* _Available data_
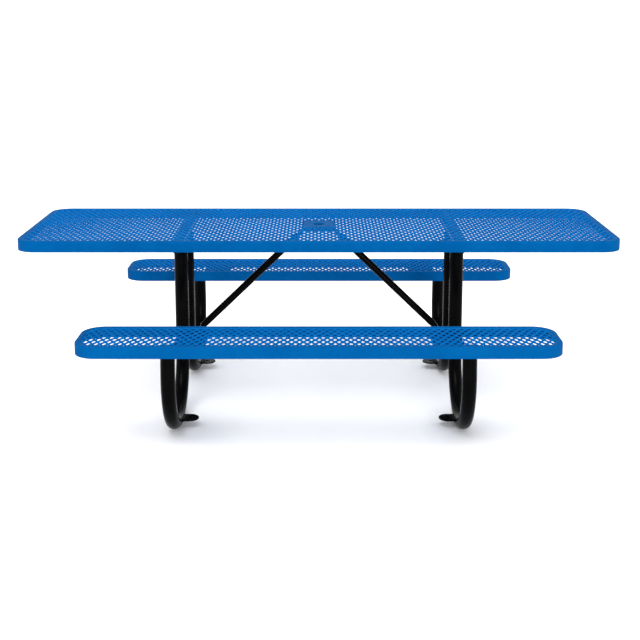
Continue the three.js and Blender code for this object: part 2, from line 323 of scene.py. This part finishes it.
def bead_path(solid, points):
    """Rippled weld bead along a level path, thin at both ends."""
    rings = []
    last = len(points) - 1
    for i, point in enumerate(points):
        before, after = points[max(i - 1, 0)], points[min(i + 1, last)]
        tangent = (after - before).normalized()
        side = tangent.cross(Vector((0, 0, 1))).normalized()
        up = side.cross(tangent)
        noise = random.uniform(-BEAD_NOISE, BEAD_NOISE)
        size = BEAD * (1 + BEAD_RIPPLE * math.sin(i * BEAD_TURN) + noise)
        if i in (0, last):
            size *= BEAD_TIP
        rings.append(ring(point, side, up, size, size, BEAD_SIDES))
    solid.grid(rings)


def weld_radius(radius, growth, angle, ripple):
    """Radius of a tube at an angle round it, rippled where a weld makes it grow."""
    if not growth:
        return radius
    count, height = ripple
    wave = height * math.sin(count * angle) + random.uniform(-RIPPLE_NOISE, RIPPLE_NOISE)
    return radius + growth * (1 + wave)


def finish(obj, node):
    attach(obj, "root")
    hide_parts(node)


# ---------------------------------------------------------------- materials


class Graph:
    """Short calls for the nodes of one material."""

    def __init__(self, name):
        self.material = bpy.data.materials.new(name)
        self.material.use_nodes = True
        self.tree = self.material.node_tree
        self.shader = self.tree.nodes["Principled BSDF"]
        self.coords = self.tree.nodes.new("ShaderNodeTexCoord").outputs["Object"]

    def link(self, a, b):
        self.tree.links.new(a, b)

    def noise(self, scale, detail, roughness, stretch=None):
        node = self.tree.nodes.new("ShaderNodeTexNoise")
        node.inputs["Scale"].default_value = scale
        node.inputs["Detail"].default_value = detail
        node.inputs["Roughness"].default_value = roughness
        source = self.coords
        if stretch:
            mapping = self.tree.nodes.new("ShaderNodeMapping")
            mapping.inputs["Scale"].default_value = stretch
            self.link(source, mapping.inputs["Vector"])
            source = mapping.outputs["Vector"]
        self.link(source, node.inputs["Vector"])
        return node.outputs["Fac"]

    def ramp(self, source, stops):
        node = self.tree.nodes.new("ShaderNodeValToRGB")
        ramp = node.color_ramp
        while len(ramp.elements) < len(stops):
            ramp.elements.new(0.5)
        for element, (at, colour) in zip(ramp.elements, stops):
            element.position = at
            element.color = (*colour, 1)
        self.link(source, node.inputs["Fac"])
        return node.outputs["Color"]

    def spread(self, source, low, high, start=0.3, end=0.7):
        node = self.tree.nodes.new("ShaderNodeMapRange")
        node.inputs["From Min"].default_value = start
        node.inputs["From Max"].default_value = end
        node.inputs["To Min"].default_value = low
        node.inputs["To Max"].default_value = high
        self.link(source, node.inputs["Value"])
        return node.outputs["Result"]

    def mix(self, factor, under, colour):
        """Lays a plain colour over another one, as much as the factor says."""
        node = self.tree.nodes.new("ShaderNodeMix")
        node.data_type = "RGBA"
        sockets = {socket.name: socket for socket in node.inputs if socket.enabled}
        self.link(factor, sockets["Factor"])
        self.link(under, sockets["A"])
        sockets["B"].default_value = (*colour, 1)
        return [socket for socket in node.outputs if socket.enabled][0]

    def bump(self, layers):
        """Stacks (height, strength, distance) layers on the shader's normal."""
        normal = None
        for height, strength, distance in layers:
            node = self.tree.nodes.new("ShaderNodeBump")
            node.inputs["Strength"].default_value = strength
            node.inputs["Distance"].default_value = distance
            self.link(height, node.inputs["Height"])
            if normal:
                self.link(normal, node.inputs["Normal"])
            normal = node.outputs["Normal"]
        self.link(normal, self.shader.inputs["Normal"])

    def base(self, colour):
        self.link(colour, self.shader.inputs["Base Color"])

    def roughness(self, value):
        self.link(value, self.shader.inputs["Roughness"])

    def set(self, **values):
        for key, value in values.items():
            self.shader.inputs[key.replace("_", " ")].default_value = value


def blue_coating(name, deep, light, worn):
    """Thick dipped plastisol: even colour with slow drifts, orange peel and fine dust specks."""
    look = Graph(name)
    drift = look.noise(5.5, 3, 0.5)
    cloud = look.noise(38, 4, 0.6)
    speck = look.noise(900, 2, 0.6)
    colour = look.ramp(drift, [(0.32, deep), (0.68, light)])
    colour = look.mix(look.spread(cloud, 0, 0.35, 0.45, 0.75), colour, worn)
    colour = look.mix(look.spread(speck, 0, 0.25, 0.66, 0.8), colour, worn)
    look.base(colour)
    look.roughness(look.spread(cloud, 0.39, 0.55))
    look.set(IOR=1.45, Specular_IOR_Level=0.008, Specular_Tint=(0.10, 0.50, 1.0, 1))
    waves, peel = look.noise(26, 2, 0.5), look.noise(420, 3, 0.6)
    look.bump([(waves, 0.25, 0.0008), (peel, 0.22, 0.00018)])
    return look.material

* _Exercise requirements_
Reproduce verbatim only this range: the first line of the material through the line that contains "solid.grid(rings)", inclusive.

* _Solution_
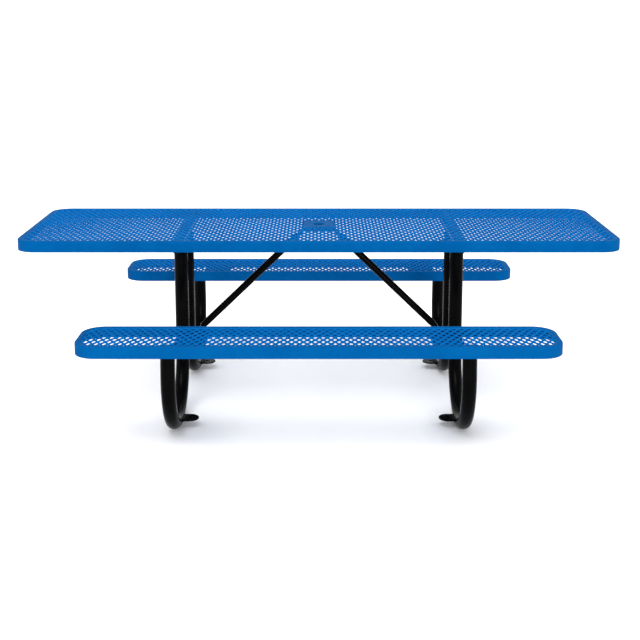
Continue the three.js and Blender code for this object: part 2, from line 323 of scene.py. This part finishes it.
def bead_path(solid, points):
    """Rippled weld bead along a level path, thin at both ends."""
    rings = []
    last = len(points) - 1
    for i, point in enumerate(points):
        before, after = points[max(i - 1, 0)], points[min(i + 1, last)]
        tangent = (after - before).normalized()
        side = tangent.cross(Vector((0, 0, 1))).normalized()
        up = side.cross(tangent)
        noise = random.uniform(-BEAD_NOISE, BEAD_NOISE)
        size = BEAD * (1 + BEAD_RIPPLE * math.sin(i * BEAD_TURN) + noise)
        if i in (0, last):
            size *= BEAD_TIP
        rings.append(ring(point, side, up, size, size, BEAD_SIDES))
    solid.grid(rings)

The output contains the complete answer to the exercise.